Using Spark NLP with Jupyter notebook for natural language processing in Docker environment

Yuefeng Zhang, PhD
Towards Data Science

--

Photo by Author

As described in [1], natural language processing (NLP) is a common research subfield shared by many research fields such as linguistics, computer science, information engineering, and artificial intelligence, etc. NLP is concerned with the interactions between computers and human natural languages in general and in particular how to use computers to process and analyze natural language data (e.g., text, voice, etc.). Some of the major challenges in NLP include speech recognition, natural language understanding (e.g., text understanding), and natural language generation.

One of the early applications of machine learning in text understanding is email and message spam detection [1]. With the advancement of deep learning, many new advanced language understanding methods have been published such as the deep learning method BERT (see [2] for an example of using MobileBERT for question and answer).

The other popular method in NLP is Named Entity Recognition (NER). The main purpose of NER is to extract named entities (e.g., personal names, organization names, location names, product names, etc.) from unstructured text. There are many open source NLP libraries/tools with NER support such as NLTK and SpaCy [3]. Recently Spark NLP [4] gets more and more attention due to its more complete list of supported NLP features [5][6].
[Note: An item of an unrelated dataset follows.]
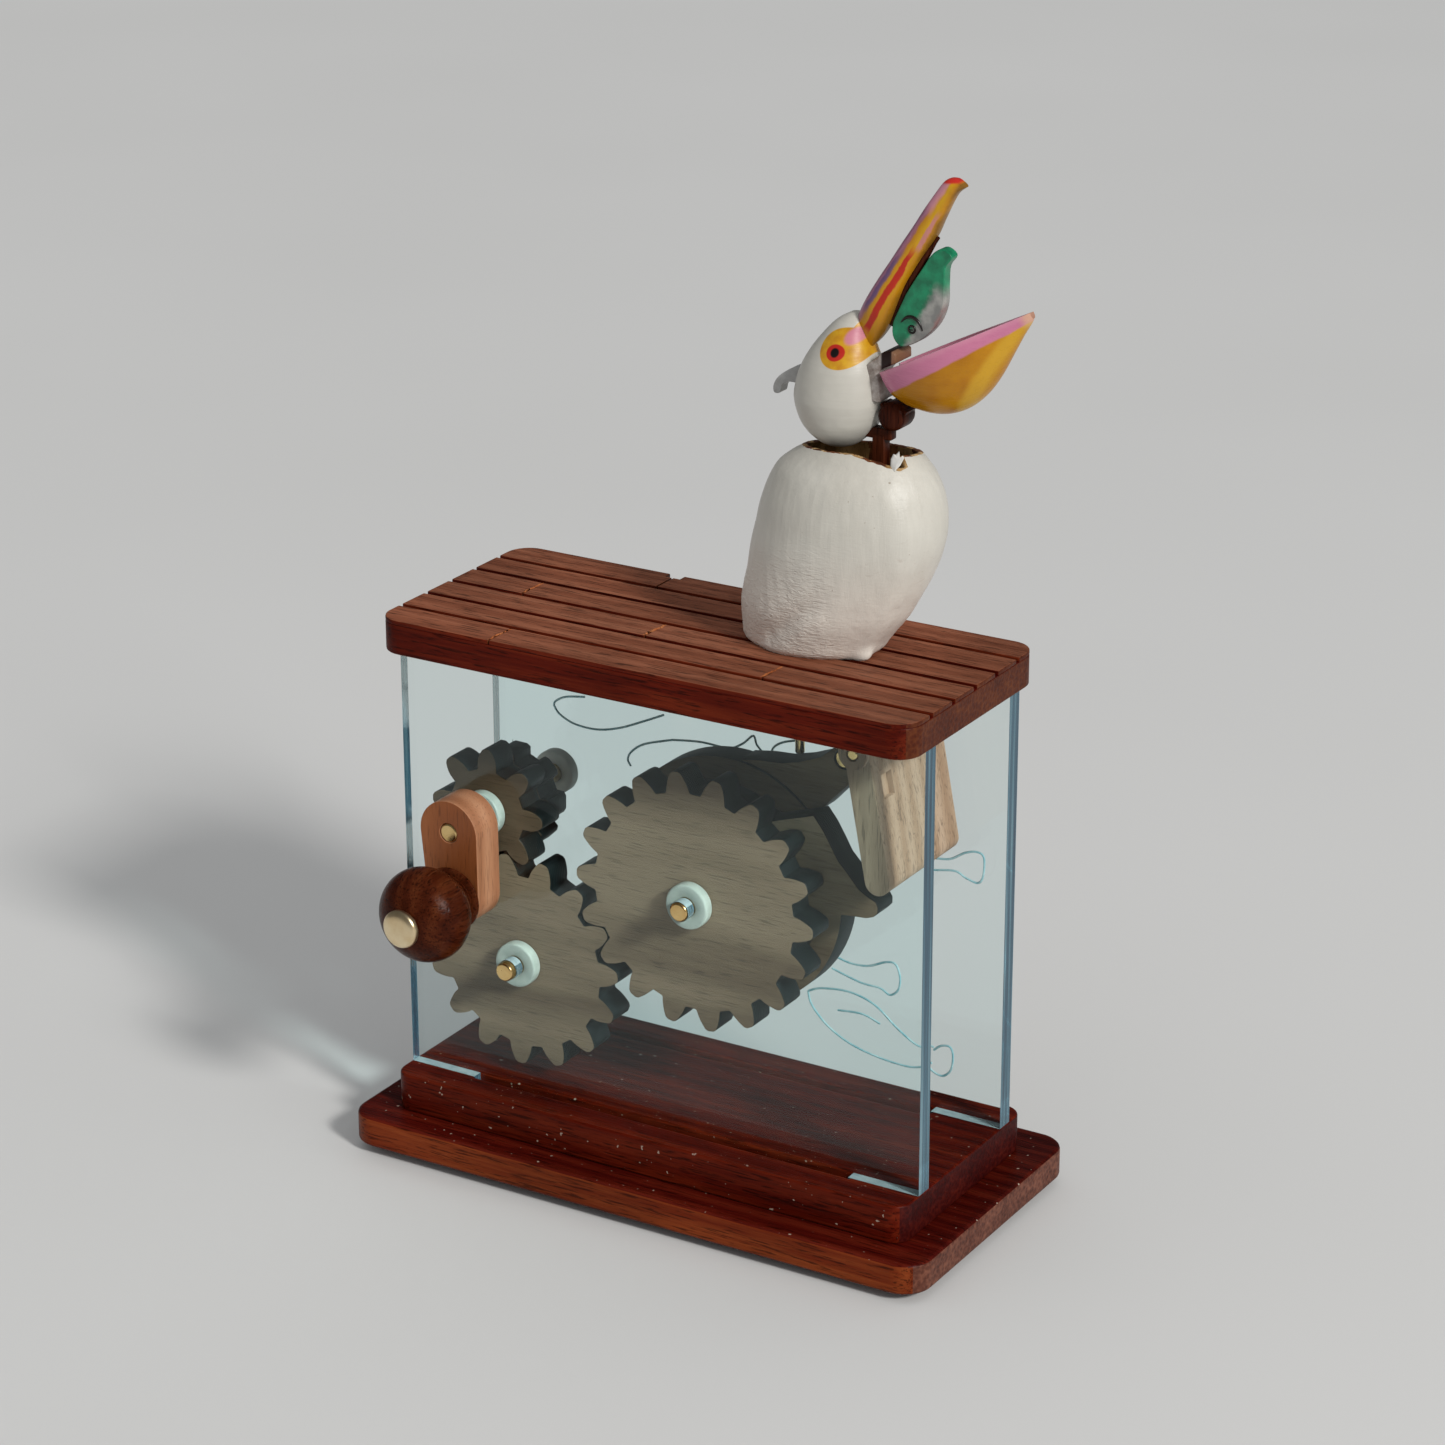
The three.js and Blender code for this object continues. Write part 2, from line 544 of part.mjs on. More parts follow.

It seems to me that the development of Spark NLP [4] is based on Ubuntu Linux and OpenJDK. Thus it’s straight forward to setup environment for Spark NLP in Colab (see instructions and code examples) since Colab uses Ubuntu operating system. However, I noticed that it’s difficult to set up a local environment on Mac for Spark NLP due to the following known exception:

To avoid the problem, this article demonstrates how to set up a Docker environment [7] to run Spark NLP for NER and other NLP features in a Docker container. Such a Docker environment can serve as a basis for establishing a Spark NLP microservices platform.

1. Introduction to Docker

As described in [7], Docker is a tool that allows us to easily deploy applications (e.g., Spark NLP) in a sandbox (called container) to run on any Docker supported host operating system (i.e., Mac).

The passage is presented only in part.